Begin
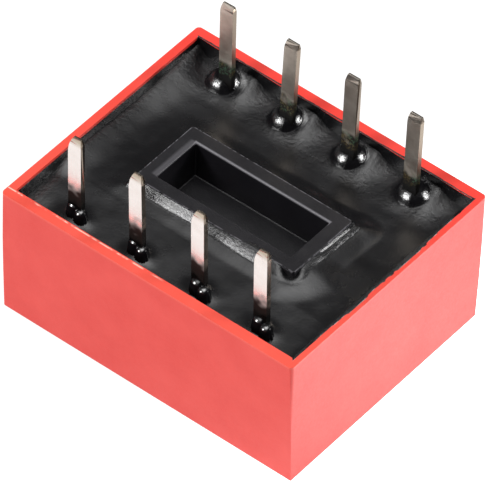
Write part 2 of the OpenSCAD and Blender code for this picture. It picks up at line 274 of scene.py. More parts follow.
blackLook = {
    "dark": (0.005, 0.0045, 0.006), "light": (0.011, 0.010, 0.013), "lightFrom": (0.35, 0.7),
    "rough": (0.30, 0.44), "grain": (0.05, 0.8), "bump": (0.012, 0.6),
    # painted highlights on the edges: depths below the collar's top; width of the line on the well's edge,
    # where along Y it
    # grows strong and its strength before; width of the dashed line on the collar's edge
    "paintedHighlights": (0.16, 0.155, 0.17), "highlightDepths": (0.10, 0.06),
    "wellLine": 0.07, "strongY": (0.8, 0.95), "faint": 0.08,
    "collarLine": 0.035, "dashSize": 0.12, "dashes": (0.42, 0.56),
    # band of painted highlight on the collar's top at its -X end: where it begins and ends along X, half its
    # length
    "bandBegins": (-3.0, -2.9), "bandEnds": (-2.70, -2.74), "bandHalf": (1.04, 0.98), "bandStrength": 0.35,
}


def edgeMask(tree, x, y, half, width):
    # 1 near the outline of a rectangle, down to 0 at a distance of width in mm
    alongX = mathOf(tree, "SUBTRACT", absOf(tree, x), half[0] * mm)
    alongY = mathOf(tree, "SUBTRACT", absOf(tree, y), half[1] * mm)
    return rangeOf(tree, absOf(tree, highestOf(tree, alongX, alongY)), (width, 0.3 * width), unit=mm)


def makeBlack(look):
    material, tree, shader = newMaterial("blackMoulded", IOR=1.5)
    grain, mottle = grainOf(tree, *look["grain"])
    place = objectPlace(tree)
    x, y, z = axesOf(tree, place)
    y = mathOf(tree, "SUBTRACT", y, layout["shift"] * mm)
    # painted highlights: a line round the well's edge, strong on its far side, a dashed line round the
    # collar's outer edge, and a band at the -X end
    onTop = rangeOf(tree, z, [layout["top"] - depth for depth in look["highlightDepths"]], unit=mm)
    wellEdge = productOf(tree, edgeMask(tree, x, y, layout["well"], look["wellLine"]),
                         rangeOf(tree, y, look["strongY"], look["faint"], 1.0, unit=mm))
    dashes = rangeOf(tree, noiseOf(tree, place, look["dashSize"], 2.0), look["dashes"])
    outerEdge = productOf(tree, edgeMask(tree, x, y, layout["collar"], look["collarLine"]), dashes)
    band = productOf(tree, rangeOf(tree, x, look["bandBegins"], 0.0, look["bandStrength"], unit=mm),
                     rangeOf(tree, x, look["bandEnds"], unit=mm),
                     rangeOf(tree, absOf(tree, y), look["bandHalf"], unit=mm))
    paintedHighlights = productOf(tree, highestOf(tree, wellEdge, outerEdge, band), onTop)
    skin = mixOf(tree, rangeOf(tree, grain, look["lightFrom"]), look["dark"], look["light"])
    tree.links.new(mixOf(tree, paintedHighlights, skin, look["paintedHighlights"]), shader.inputs["Base Color"])
    tree.links.new(rangeOf(tree, mottle, mostNoise, *look["rough"]), shader.inputs["Roughness"])
    tree.links.new(bumpOf(tree, grain, *look["bump"]), shader.inputs["Normal"])
    return material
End
• What is being asked
Return, please, the lines of the data from the first through the line containing "0.3 * width), unit=mm)", both kept, exactly as they stand and nothing more.

• Output below
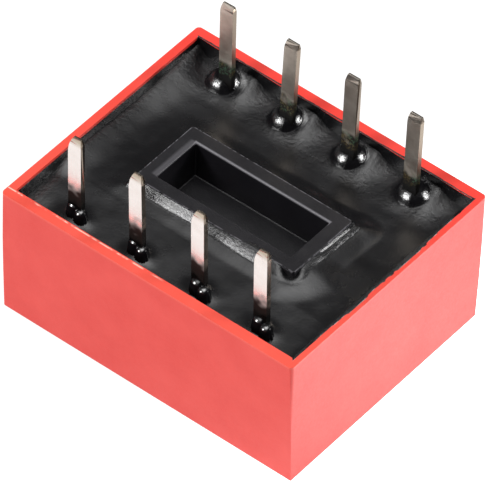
Write part 2 of the OpenSCAD and Blender code for this picture. It picks up at line 274 of scene.py. More parts follow.
blackLook = {
    "dark": (0.005, 0.0045, 0.006), "light": (0.011, 0.010, 0.013), "lightFrom": (0.35, 0.7),
    "rough": (0.30, 0.44), "grain": (0.05, 0.8), "bump": (0.012, 0.6),
    # painted highlights on the edges: depths below the collar's top; width of the line on the well's edge,
    # where along Y it
    # grows strong and its strength before; width of the dashed line on the collar's edge
    "paintedHighlights": (0.16, 0.155, 0.17), "highlightDepths": (0.10, 0.06),
    "wellLine": 0.07, "strongY": (0.8, 0.95), "faint": 0.08,
    "collarLine": 0.035, "dashSize": 0.12, "dashes": (0.42, 0.56),
    # band of painted highlight on the collar's top at its -X end: where it begins and ends along X, half its
    # length
    "bandBegins": (-3.0, -2.9), "bandEnds": (-2.70, -2.74), "bandHalf": (1.04, 0.98), "bandStrength": 0.35,
}


def edgeMask(tree, x, y, half, width):
    # 1 near the outline of a rectangle, down to 0 at a distance of width in mm
    alongX = mathOf(tree, "SUBTRACT", absOf(tree, x), half[0] * mm)
    alongY = mathOf(tree, "SUBTRACT", absOf(tree, y), half[1] * mm)
    return rangeOf(tree, absOf(tree, highestOf(tree, alongX, alongY)), (width, 0.3 * width), unit=mm)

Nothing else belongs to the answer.